A rhetorical question – but not a prediction – what if the new administration’s stimulus plans, if approved by Congress, have unintended consequences? There is much that needs to be fleshed out in coming weeks and months, but the market has already cast its verdict on the plan, with a spike in yields on government bonds recently and a jump in inflation expectations embedded in TIPS pricing. Equity markets, likewise, are banking on more assertive growth, at least for now.

But what if the risks come from within, that is, from the very stimulus itself? Setting aside the separate discussion of trade policies, we’ll discuss two primary channels through which the increased budget deficits that would come from a large stimulus program can dent the economy. These include the effects of:

  • higher interest rates, and

  • a stronger U.S. dollar.

Inflation, interest rates and currencies

As it is, yields on the 10-year U.S. Treasury note jumped by roughly 45 basis points or so following the election, according to Dow Jones data.
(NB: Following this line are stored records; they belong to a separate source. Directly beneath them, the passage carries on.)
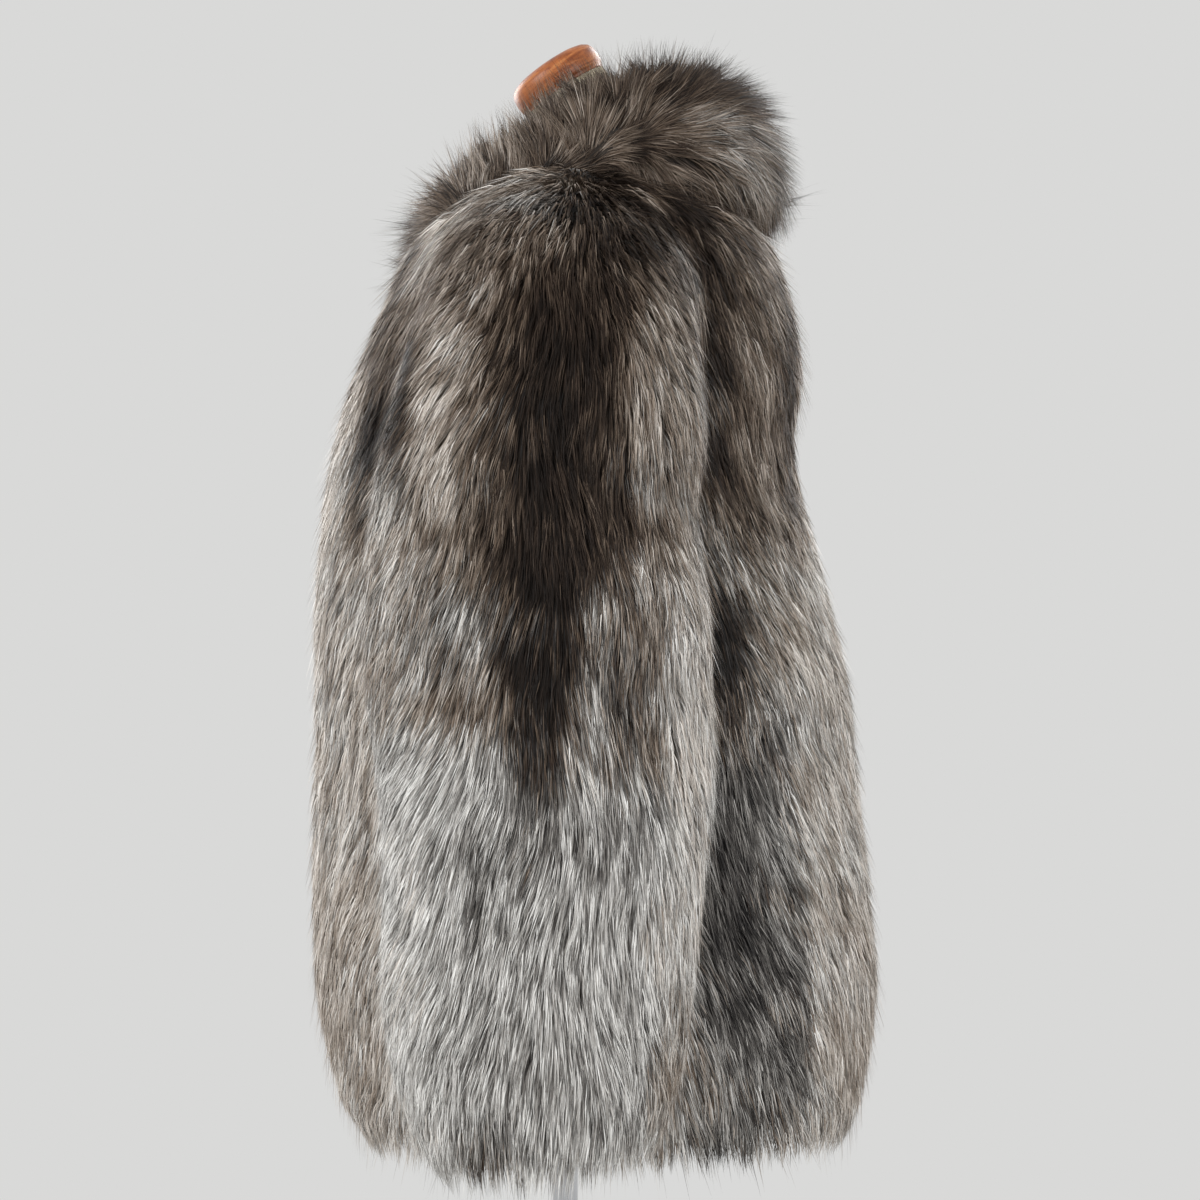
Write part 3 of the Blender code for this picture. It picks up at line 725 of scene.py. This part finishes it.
def traced(surface, u, v, rate_u, rate_v, distance, way):
    """The face's point and normal a distance along the combing from each root."""
    new_v = v + rate_v * distance
    over = np.where(new_v > 1, new_v - 1, np.where(new_v < 0, new_v, 0))
    beyond = np.minimum(np.abs(over) / np.maximum(np.abs(rate_v), 1e-6), distance)
    at_u = u + rate_u * distance
    place = look_up(surface["points"], at_u, new_v) + way * beyond[:, None]
    return place, unit(look_up(surface["normals"], at_u, new_v))


def rates_along(way, du, dv):
    """How fast the face's u and v change along the combing, for each metre."""
    uu, uv, vv = dots(du, du)[:, 0], dots(du, dv)[:, 0], dots(dv, dv)[:, 0]
    wu, wv = dots(way, du)[:, 0], dots(way, dv)[:, 0]
    fixed = uu * vv - uv * uv
    return (wu * vv - wv * uv) / fixed, (wv * uu - wu * uv) / fixed


def blade_lie(along, up, roll):
    """The way across each strand's blade, rolled a little, and the normal that shades it."""
    flat = unit(np.cross(along, up))
    standing = np.cross(flat, along)
    flat = flat * np.cos(roll)[:, None] + standing * np.sin(roll)[:, None]
    facing = unit(np.cross(flat, along))
    facing = facing * np.where(dots(facing, up) < 0, -1, 1)
    return flat, unit(facing * 0.5 + up * 0.5)


def strands(surface, kind, spec, belongs, seed):
    """Every strand of a piece's guard hair: points, normals, faces and palette places."""
    draw = np.random.default_rng(seed)
    per_strand = CURVED_SHARE * 3 + (1 - CURVED_SHARE)
    count = int(spec["tris"] / per_strand)
    u, v = scatter(surface, kind, count, belongs, draw)
    root = look_up(surface["points"], u, v)
    normal = unit(look_up(surface["normals"], u, v))
    du, dv = look_up(surface["du"], u, v), look_up(surface["dv"], u, v)
    to_u, to_v, tuft, tuft_count = tufts(surface, u, v, spec["tuft"], draw)

    # What the hairs of one tuft have in common, and the way each of them lies.
    tuft_turn = draw.normal(0, spec["turn"], tuft_count)[tuft]
    tuft_lift = draw.normal(0, 1, tuft_count)[tuft]
    tuft_tone = draw.normal(0, 1, tuft_count)[tuft]
    tuft_side = draw.random(tuft_count)[tuft]
    way = combed(kind, root, normal)
    across = np.cross(normal, way)
    turn = tuft_turn + draw.normal(0, 0.05, count)
    way = way * np.cos(turn)[:, None] + across * np.sin(turn)[:, None]
    rate_u, rate_v = rates_along(way, du, dv)

    # Length, depth of the root and lift of the tip: less where the fur is pressed, shorter
    # and upright at a whorl, more for a stray.
    pressed = pressed_share(kind, root)
    standing_up = near_whorl(kind, root)
    length = spec["length"] * draw.uniform(0.72, 1.18, count) * (1 - 0.3 * pressed)
    stray = draw.random(count) < spec["stray"]
    length = length * (1 - 0.45 * standing_up) * np.where(stray, 1.2, 1.0)
    depth = (FUR_DEPTH + (PRESSED_DEPTH - FUR_DEPTH) * pressed) * draw.uniform(0.55, 1.0, count)
    depth = depth * (1 - 0.6 * standing_up)
    lift = spec["lift"] * (0.4 + 0.5 * draw.normal(size=count) + 0.6 * tuft_lift)
    lift = np.where(stray, spec["lift"] * 2.2 + 0.003, lift)
    lift = np.clip(lift, -0.004, 0.006 + 2 * spec["lift"]) * (1 - pressed) - 0.0015 * pressed
    lift = lift + 0.002 * standing_up

    # Root, middle and tip: the tip gathers towards its tuft's middle, runs on straighter
    # than a curved face, and stands off it.
    gather = spec["gather"] * draw.uniform(0.6, 1.2, count) * np.where(stray, 0.2, 1)
    tuft_u, tuft_v = u + to_u * gather, v + to_v * gather
    tip, tip_normal = traced(surface, tuft_u, tuft_v, rate_u, rate_v, length, way)
    gathered = look_up(surface["points"], tuft_u, tuft_v)
    straight = gathered + way * length[:, None]
    free = np.where(stray, 0.85, spec["free"]) * (1 - pressed)
    tip = tip + (straight - tip) * free[:, None]
    tip = tip + tip_normal * lift[:, None]
    base_point = root - normal * depth[:, None]
    mid, mid_normal = traced(surface, u + to_u * gather * 0.6, v + to_v * gather * 0.6,
                             rate_u, rate_v, length * 0.5, way)
    rise = lift * 0.35 - depth * 0.10
    mid = mid + mid_normal * rise[:, None]

    # The blade itself, and its colour.
    curved = np.arange(count) < int(count * CURVED_SHARE)
    flat, shading = blade_lie(unit(tip - base_point), mid_normal, draw.normal(0, 0.45, count))
    width = spec["width"] * draw.uniform(0.7, 1.3, count)
    width = width * np.where(stray, 0.6, 1.0)
    place = palette_place(marked(kind, root), tuft_tone, tuft_side, root, draw)
    from_v = 0.02 + 0.32 * standing_up               # no dark roots where the hair turns
    return curved_and_straight(curved, base_point, mid, tip, flat, width, shading, place, from_v)


def palette_place(fur, tuft_tone, tuft_side, root, draw):
    """Where each strand reads the palette: cool hair left of its middle, brown right."""
    count = len(root)
    mix, tone = fur["mix"], fur["tone"]
    pale_tuft = np.where(tuft_side < 0.5, 1.0, -1.0)
    pale_hair = np.where(draw.random(count) < 0.5, 1.0, -1.0)
    value = tone + mix * (0.22 * pale_tuft + 0.20 * pale_hair) + 0.05 * tuft_tone
    value = value + 0.06 * draw.normal(size=count) + 0.06 * swell(root, 0.014, SEED + 5)
    brown = (fur["warmth"] - 0.5) * 2.2 + 0.5 + 0.25 * swell(root, 0.035, SEED + 6)
    warm = draw.random(count) < brown
    value = np.clip(value, 0.01, 0.99)
    return np.where(warm, 0.52 + 0.47 * value, 0.01 + 0.47 * value)


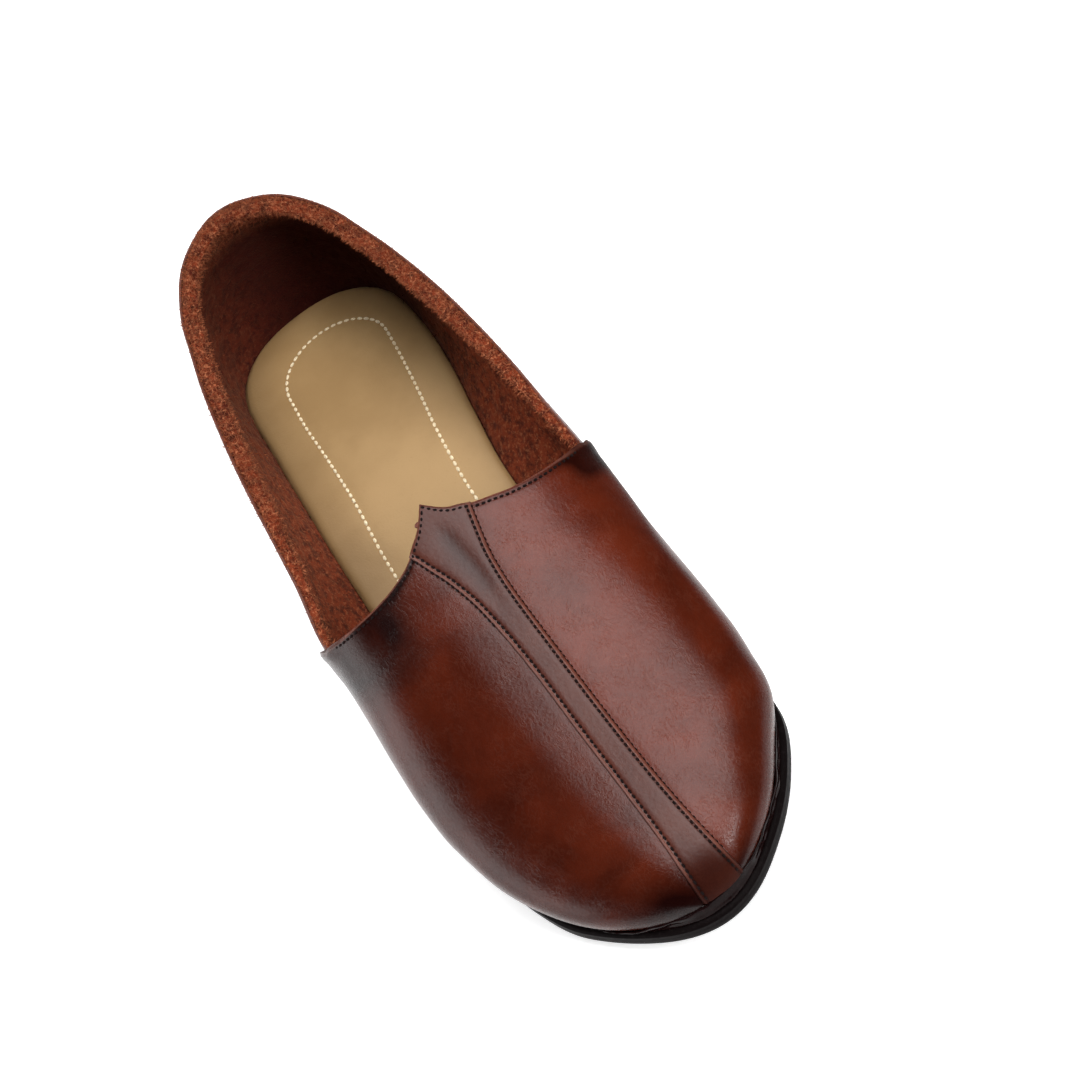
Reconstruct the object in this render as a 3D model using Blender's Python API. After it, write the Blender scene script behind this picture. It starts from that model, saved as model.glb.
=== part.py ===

The Wall Street Journal U.S. Dollar index surged about 2.8% in that period.

However, both the dollar strength and the rise in interest rates are intertwined, as higher rates often lead to a stronger currency. Rates tend to rise through some combination of higher inflation expectations and a greater amount of supply relative to demand for bonds, such as when budget deficits are increased substantially (as would be the case in a large fiscal stimulus program). As to inflation, what we can infer from the market’s movement is that it may be around the corner, as we see in the following chart illustrating the inflation expectations in the five years beginning five years from now, which are embedded in TIPS pricing.

Click for larger image.

Inflation Expectations.png

How will housing be impacted?

So far, we’ve simply recapped what the market already knows. Now let’s go a step further, the one venturing into the lesser explored path of how an accelerator can also be a brake. Let’s start with interest rates. As we noted, the 10-year Treasury yield rose by roughly 45 basis points or so in the past week, and that is the benchmark for many conventional mortgage loans and some corporate bonds.